-- begin Record set --
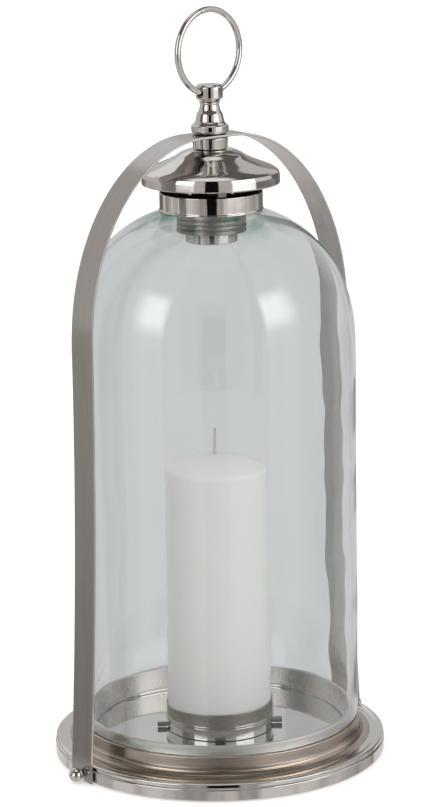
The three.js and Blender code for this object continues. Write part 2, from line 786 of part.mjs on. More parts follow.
export default lantern;
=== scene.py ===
import math

import bmesh
import bpy
from mathutils import Matrix, Vector


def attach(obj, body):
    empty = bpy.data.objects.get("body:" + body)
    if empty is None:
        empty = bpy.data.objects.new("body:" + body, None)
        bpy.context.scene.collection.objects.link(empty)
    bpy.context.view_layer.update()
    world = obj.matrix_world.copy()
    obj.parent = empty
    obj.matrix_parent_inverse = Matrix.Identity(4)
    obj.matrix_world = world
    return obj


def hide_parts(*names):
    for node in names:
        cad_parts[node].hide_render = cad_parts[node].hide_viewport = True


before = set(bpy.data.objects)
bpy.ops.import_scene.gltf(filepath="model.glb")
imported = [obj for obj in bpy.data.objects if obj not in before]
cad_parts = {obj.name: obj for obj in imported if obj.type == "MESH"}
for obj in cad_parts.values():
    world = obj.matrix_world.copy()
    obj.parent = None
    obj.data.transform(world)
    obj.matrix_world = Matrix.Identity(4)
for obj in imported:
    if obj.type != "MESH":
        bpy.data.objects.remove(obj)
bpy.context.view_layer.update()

MM = 0.001
scene = bpy.context.scene
scene.view_settings.view_transform = "Standard"
scene.view_settings.look = "None"

# ------------------------------------------------------------------ camera

HEADING = math.radians(36)          # the camera looks this far round from +Y towards +X
DISTANCE = 2.2                      # metres from the part's axis
HEIGHT = 0.7747
PITCH = 0.2263                      # radians below the level
ROLL = -0.0165                      # radians
LENS = 135.18

ahead = Vector((math.sin(HEADING), math.cos(HEADING), 0))
right = Vector((math.cos(HEADING), -math.sin(HEADING), 0))
towards_camera = -ahead


def make_camera():
    forward = ahead * math.cos(PITCH) + Vector((0, 0, -math.sin(PITCH)))
    level = forward.cross(Vector((0, 0, 1))).normalized()
    up = level.cross(forward)
    side = math.cos(ROLL) * level + math.sin(ROLL) * up
    top = -math.sin(ROLL) * level + math.cos(ROLL) * up
    turn = Matrix((side, top, -forward)).transposed().to_4x4()
    data = bpy.data.cameras.new("camera")
    data.lens = LENS
    data.sensor_width = 36
    data.clip_end = 60
    camera = bpy.data.objects.new("camera", data)
    camera.matrix_world = Matrix.Translation(towards_camera * DISTANCE + Vector((0, 0, HEIGHT))) @ turn
    scene.collection.objects.link(camera)
    scene.camera = camera


make_camera()

# ------------------------------------------------------------------ node helpers


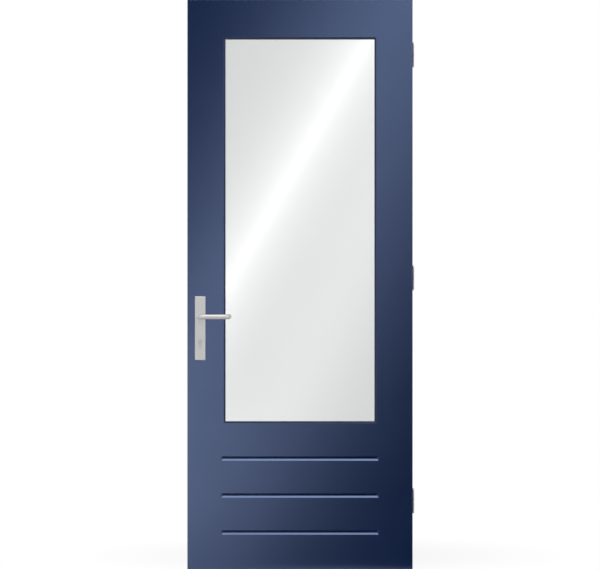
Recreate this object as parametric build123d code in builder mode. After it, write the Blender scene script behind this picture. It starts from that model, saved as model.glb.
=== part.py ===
"""Insulated back door: a flush sandwich leaf with one tall pane, on three butt hinges.

Millimetres, +Z up. The outside face looks towards -Y, the room is on the +Y side, and the
hinges are on the +X side. The origin lies on the back of the bottom hinge's jamb plate, at
the middle of the leaf's thickness and of the hinge's height. The leaf is drawn closed.
"""

import os

from build123d import *

# Leaf: two facing boards on a timber frame, with a foam core below the glass.
leaf_width = 830.0
leaf_height = 2100.0
leaf_thickness = 54.0
skin_thickness = 9.0
arris_radius = 1.5

# Glass: the margins that the leaf keeps round the part that shows.
view_side_margin = 140.0
view_top_margin = 145.0
view_sill = 545.0
pane_thickness = 4.0
cavity_width = 16.0
edge_cover = 14.0
edge_clearance = 5.0
spacer_width = 6.5
spacer_inset = 3.5
block_length = 80.0
block_end_distance = 100.0

# Gaskets: the outside one shows as a dark line between the facing board and the glass.
gasket_thickness = 3.0
gasket_lip = 5.0
gasket_recess = 2.5
gasket_lip_radius = 1.5
opening_corner_radius = 3.0
opening_edge_radius = 1.2

# Glazing beads: four mitred strips on the room side.
bead_setback = 2.0
bead_bevel_width = 7.0
bead_bevel_depth = 4.0

# Timber frame: heights of the bottom rail and of the rail under the glass.
bottom_rail_height = 110.0
cross_rail_height = 90.0

# Three grooves across the lower panel divide it into equal bands. Their upper slope is
# the steeper one, and their ends slope as steeply.
groove_count = 3
groove_overrun = 14.5
groove_width = 16.0
groove_depth = 6.0
groove_steep_run = 6.0
groove_floor_width = 1.0

# Butt hinges: 89 mm plates with five knuckles on a fixed pin.
hinge_height = 89.0
hinge_plate_width = 38.0
hinge_plate_thickness = 3.0
hinge_corner_radius = 9.5
hinge_closing_gap = 3.0
bed_play = 0.3
knuckle_radius = 6.5
knuckle_face_gap = 0.5
knuckle_count = 5
knuckle_play = 0.4
pin_radius = 4.0
pin_play = 0.05
pin_head_height = 2.5
pin_head_radius = 6.0
pin_head_chamfer = 1.0
bottom_hinge_height = 250.0
top_hinge_drop = 200.0
hinge_screw_radius = 2.75
hinge_countersink_radius = 4.8
outer_screw_spacing = 64.0
inner_screw_spacing = 22.0
outer_screw_inset = 8.0
inner_screw_inset = 27.0
screw_sink_angle = 90.0

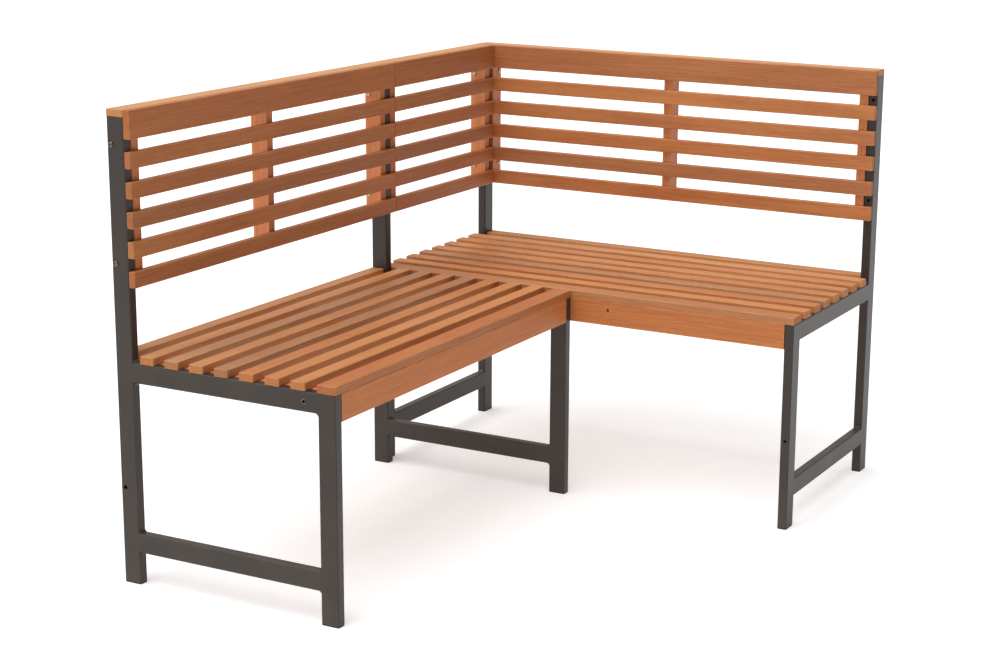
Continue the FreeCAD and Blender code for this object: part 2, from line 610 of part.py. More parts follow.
# Button head bolts with a hexagon socket, the head above and the shank below the local origin
def bolt(label, length):
    """Bolt whose shank has the given length."""
    body = doc.addObject("PartDesign::Body", label)
    sketch = new_sketch(body, "Profile", "XZ_Plane")
    shank, head, flat = "Dims.bolt_diameter / 2", "Dims.head_diameter / 2", "Dims.head_flat / 2"
    corners = (
        ("0", f"-{length}"), (shank, f"-{length}"), (shank, "0"), (head, "0"),
        (flat, "Dims.head_height"), ("0", "Dims.head_height"),
    )
    points = [FreeCAD.Vector(value(across), value(up), 0) for across, up in corners]
    for i in range(len(points)):
        sketch.addGeometry(Part.LineSegment(points[i], points[(i + 1) % len(points)]))
    for i in range(len(points)):
        after = (i + 1) % len(points)
        sketch.addConstraint(Sketcher.Constraint("Coincident", i, 2, after, 1))
    for i, (across, up) in enumerate(corners):
        dimension(sketch, "DistanceX", i, 1, across)
        dimension(sketch, "DistanceY", i, 1, up)
    turned = body.newObject("PartDesign::Revolution", "Turned")
    turned.Profile = sketch
    turned.ReferenceAxis = (sketch, ["V_Axis"])
    turned.Angle = 360

    socket = new_sketch(body, "SocketSketch", "XY_Plane", "Dims.head_height")
    across_corners = "Dims.socket_flats / sqrt(3)"
    radius = value(across_corners)
    turn = math.radians(60)
    hexagon = [FreeCAD.Vector(radius * math.cos(k * turn), radius * math.sin(k * turn), 0) for k in range(6)]
    for k in range(6):
        socket.addGeometry(Part.LineSegment(hexagon[k], hexagon[(k + 1) % 6]))
    circle = Part.Circle(FreeCAD.Vector(), FreeCAD.Vector(0, 0, 1), radius)
    guide = socket.addGeometry(circle, True)
    for k in range(6):
        socket.addConstraint(Sketcher.Constraint("Coincident", k, 2, (k + 1) % 6, 1))
        socket.addConstraint(Sketcher.Constraint("PointOnObject", k, 1, guide))
        if k:
            socket.addConstraint(Sketcher.Constraint("Equal", 0, k))
    socket.addConstraint(Sketcher.Constraint("Coincident", guide, 3, -1, 1))
    socket.addConstraint(Sketcher.Constraint("PointOnObject", 0, 1, -1))
    index = socket.addConstraint(Sketcher.Constraint("Radius", guide, radius))
    socket.setExpression(f"Constraints[{index}]", across_corners)
    pocket(body, "Socket", socket, "Dims.socket_depth")
    return body


POST_TO_BATTEN = "(Dims.tube_thickness + Dims.nut_flange + Dims.bolt_reach)"
BATTEN_TO_POST = "(Dims.batten_thickness + Dims.nut_flange + Dims.bolt_reach)"
end_bolt = bolt("EndBolt", POST_TO_BATTEN)
batten_bolt = bolt("BattenBolt", BATTEN_TO_POST)
seam_bolt = bolt("SeamBolt", f"({LEFT_BATTEN_1[1]} - Dims.bench_depth + Dims.bolt_reach)")
corner_bolt = bolt("CornerBolt", f"({CORNER_BATTEN_1[1]} - {BACK_FACE} + Dims.bolt_reach)")
apron_bolt = bolt("ApronBolt", "(Dims.board_thickness + Dims.nut_flange + Dims.bolt_reach)")

# Which way a head faces, as a turn of its local Z
TO_FRONT = (X_AXIS, 90)
TO_BACK = (X_AXIS, -90)
TO_RIGHT = (Y_AXIS, 90)
TO_LEFT = (Y_AXIS, -90)


def both(across, forward, facing):
    """Upper and lower place of a backrest joint."""
    return [(across, forward, up, *facing) for up in (UPPER_BOLT, LOWER_BOLT)]


gather("end_bolts", copies("end_bolt", end_bolt, both(SIDE_BOLT, LEFT_END, TO_FRONT)))

TIE_POINT = "Dims.frame_bolt_height"
joint_bolts = copies("seam_bolt", seam_bolt, both(SIDE_BOLT, LEFT_BATTEN_1[1], TO_FRONT))
joint_bolts += copies("corner_bolt", corner_bolt, both(TUBE_MIDDLE, CORNER_BATTEN_1[1], TO_FRONT))
joint_bolts += copies("inner_bolt", batten_bolt, both(RIGHT_BATTEN_1[1], SIDE_BOLT, TO_RIGHT))
joint_bolts += copies("outer_bolt", batten_bolt, both(RIGHT_BATTEN_3[0], SIDE_BOLT, TO_LEFT))
joint_bolts += copies("tie_bolt", end_bolt, [(TUBE_MIDDLE, LEFT_INNER_START, TIE_POINT, *TO_FRONT)])
joint_bolts += copies("apron_bolt", apron_bolt, [(APRON_BOLT, APRON_BACK, BEARER_MIDDLE, *TO_BACK)])
gather("joint_bolts", joint_bolts)

# Check everything before anything is written
doc.recompute()
for item in doc.Objects:
    if "Invalid" in item.State or "Error" in item.State:
        raise RuntimeError(f"{item.Label} is {item.State}")
for part in parts:
    if part.Shape.isNull() or not part.Shape.isValid():
        raise RuntimeError(f"{part.Label} has no valid shape")

os.makedirs("parts", exist_ok=True)
for part in parts:
    part.Shape.exportStep(f"parts/{part.Label}.step")
print(f"{len(parts)} named pieces, {sum(len(part.Shape.Solids) for part in parts)} solids")
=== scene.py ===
# %% [markdown]
# # A corner bench of oiled boards on coated steel frames
# The solids of the bench come in as a fixed frame, one object for each board and each welded frame.
# This lesson dresses them: boards with eased edges and real grain, coated tubes, bolts, plugs and nuts.
# The first cell brings the solids in and keeps the box that they fill, so that the look can be held to it.

# %% Bring in the solids
import math
import random

import bmesh
import bpy
from mathutils import Matrix, Vector


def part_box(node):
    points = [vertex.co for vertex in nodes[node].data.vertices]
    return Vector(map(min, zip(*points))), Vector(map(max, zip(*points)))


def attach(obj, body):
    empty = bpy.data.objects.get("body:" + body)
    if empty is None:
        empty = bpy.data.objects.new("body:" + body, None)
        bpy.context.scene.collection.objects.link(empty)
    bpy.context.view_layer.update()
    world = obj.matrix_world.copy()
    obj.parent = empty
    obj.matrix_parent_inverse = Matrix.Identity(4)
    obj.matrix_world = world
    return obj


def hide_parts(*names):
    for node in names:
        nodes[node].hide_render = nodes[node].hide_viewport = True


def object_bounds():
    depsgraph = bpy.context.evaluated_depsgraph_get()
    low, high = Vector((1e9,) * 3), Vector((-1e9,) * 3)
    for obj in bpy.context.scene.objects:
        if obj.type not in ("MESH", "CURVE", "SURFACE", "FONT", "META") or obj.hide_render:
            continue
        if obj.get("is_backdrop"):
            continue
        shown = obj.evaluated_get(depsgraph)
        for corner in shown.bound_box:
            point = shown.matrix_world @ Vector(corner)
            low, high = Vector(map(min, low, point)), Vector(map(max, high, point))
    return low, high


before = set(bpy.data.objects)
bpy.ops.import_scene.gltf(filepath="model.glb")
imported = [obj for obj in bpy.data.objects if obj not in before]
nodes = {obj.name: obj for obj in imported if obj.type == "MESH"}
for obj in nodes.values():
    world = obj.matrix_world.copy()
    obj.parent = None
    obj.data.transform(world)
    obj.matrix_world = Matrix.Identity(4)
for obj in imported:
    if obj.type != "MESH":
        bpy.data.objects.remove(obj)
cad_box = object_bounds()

print(len(nodes), "solids come in, and fill", [round(v, 3) for v in cad_box[1] - cad_box[0]], "m")

# %% [markdown]
# ## A few words for shader sums
# Wood is a solid thing: its rings run right through a board and show on its ends.
# Such a finish is a sum over the place in the board, and sums read best as plain Python.
# One small class wraps a socket, so that + - * / and ** each add the Math node that they stand for.

# %% A socket that can stand in a sum
class Wire:
    """One socket in a material's node tree. Sums of wires add Math nodes to it."""

    def __init__(self, tree, socket=None):
        self.tree, self.socket = tree, socket

    def add(self, kind, settings=None, inputs=None, out=0):
        """Adds a node: its settings first, then the values or wires of its sockets."""
        node = self.tree.nodes.new("ShaderNode" + kind)
        for key, value in (settings or {}).items():
            setattr(node, key, value)
        for key, value in (inputs or {}).items():
            if isinstance(value, Wire):
                self.tree.links.new(value.socket, node.inputs[key])
            else:
                node.inputs[key].default_value = value
        return Wire(self.tree, node.outputs[out])

    def math(self, operation, *values):
        return self.add("Math", {"operation": operation}, dict(enumerate(values)))

    def __add__(self, other):
        return self.math("ADD", self, other)

    def __radd__(self, other):
        return self.math("ADD", other, self)

    def __sub__(self, other):
        return self.math("SUBTRACT", self, other)

    def __rsub__(self, other):
        return self.math("SUBTRACT", other, self)

    def __mul__(self, other):
        return self.math("MULTIPLY", self, other)

    def __rmul__(self, other):
        return self.math("MULTIPLY", other, self)

    def __truediv__(self, other):
        return self.math("DIVIDE", self, other)

    def __pow__(self, other):
        return self.math("POWER", self, other)

    def __abs__(self):
        return self.math("ABSOLUTE", self)

    def least(self, other):
        return self.math("MINIMUM", self, other)

    def most(self, other):
        return self.math("MAXIMUM", self, other)

    def fraction(self):
        return self.math("FRACT", self)

    def step(self, low, high):
        """0 below low and 1 above high, with a soft rise between them. High may be the lower one."""
        limits = {"Value": self, "From Min": low, "From Max": high}
        return self.add("MapRange", {"interpolation_type": "SMOOTHSTEP"}, limits)


print("sums are ready")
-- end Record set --
Emit only the lines from the one containing "# Check everything before anything is written" through the one containing "depsgraph = bpy.context.evaluated_depsgraph_get()", copied exactly.

Completed task
# Check everything before anything is written
doc.recompute()
for item in doc.Objects:
    if "Invalid" in item.State or "Error" in item.State:
        raise RuntimeError(f"{item.Label} is {item.State}")
for part in parts:
    if part.Shape.isNull() or not part.Shape.isValid():
        raise RuntimeError(f"{part.Label} has no valid shape")

os.makedirs("parts", exist_ok=True)
for part in parts:
    part.Shape.exportStep(f"parts/{part.Label}.step")
print(f"{len(parts)} named pieces, {sum(len(part.Shape.Solids) for part in parts)} solids")
=== scene.py ===
# %% [markdown]
# # A corner bench of oiled boards on coated steel frames
# The solids of the bench come in as a fixed frame, one object for each board and each welded frame.
# This lesson dresses them: boards with eased edges and real grain, coated tubes, bolts, plugs and nuts.
# The first cell brings the solids in and keeps the box that they fill, so that the look can be held to it.

# %% Bring in the solids
import math
import random

import bmesh
import bpy
from mathutils import Matrix, Vector


def part_box(node):
    points = [vertex.co for vertex in nodes[node].data.vertices]
    return Vector(map(min, zip(*points))), Vector(map(max, zip(*points)))


def attach(obj, body):
    empty = bpy.data.objects.get("body:" + body)
    if empty is None:
        empty = bpy.data.objects.new("body:" + body, None)
        bpy.context.scene.collection.objects.link(empty)
    bpy.context.view_layer.update()
    world = obj.matrix_world.copy()
    obj.parent = empty
    obj.matrix_parent_inverse = Matrix.Identity(4)
    obj.matrix_world = world
    return obj


def hide_parts(*names):
    for node in names:
        nodes[node].hide_render = nodes[node].hide_viewport = True


def object_bounds():
    depsgraph = bpy.context.evaluated_depsgraph_get()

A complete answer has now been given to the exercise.